By funding artistic systems instead of artistic producers, funders can distribute those resources to a much broader network of informed decision-makers, each of whom will make their own judgments about the artistic merit of individual players on the scene. Their aggregated decisions, awarding this date to that band and that residency to this performer and so on, collectively represent the artistic marketplace of which I speak: a marketplace in which the currency of trade is respect from one’s peers rather than the ability to draw a big-spending crowd.
I’ll end with this quote from the Marc Ribot essay that I linked to earlier. I think it nicely sums up the importance and potential of thinking about the arts in this way.
The idea behind European public arts subsidies, the reason why NYC jazz/new music artists for at least the last 40 years have played Paris, Cologne and Zurich many more times than they’ve played Hartford (and how many have ever played Des Moines?) is a doctrine called “the European cultural exception”, a set of government policies based on the concept that, even within a market economy, art/culture is to be treated differently from other commodities.
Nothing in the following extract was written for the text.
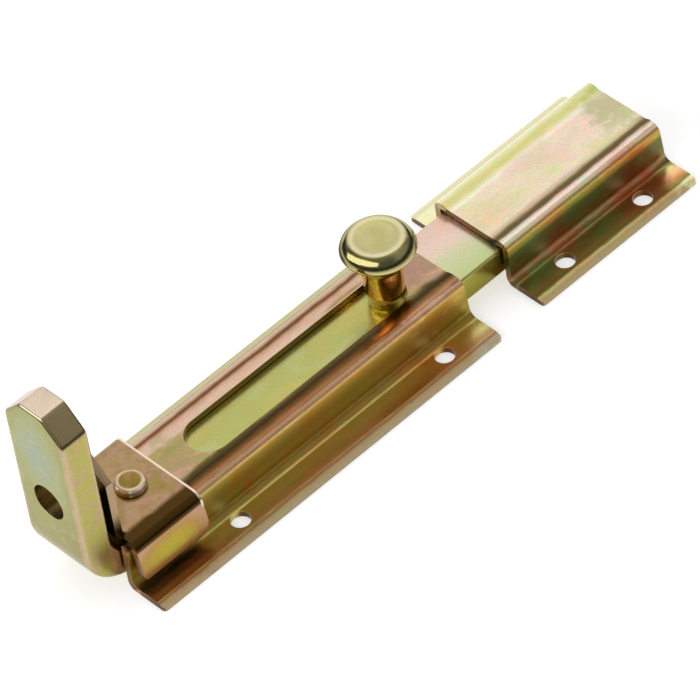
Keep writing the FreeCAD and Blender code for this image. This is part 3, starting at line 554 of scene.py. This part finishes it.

This concept asserts that some music deserves to exist even if the market says it doesn’t. That the best string quartet isn’t necessarily the one that plays the most TV commercials. That the best composer isn’t necessarily the one George Lucas picks to score his film. That the best band isn’t always the one most favored by a large radio network’s advertisers. […]
That enough Europeans have chosen to value this social benefit, to codify these values into law and fund the laws into being…is why about half the music I care about exists.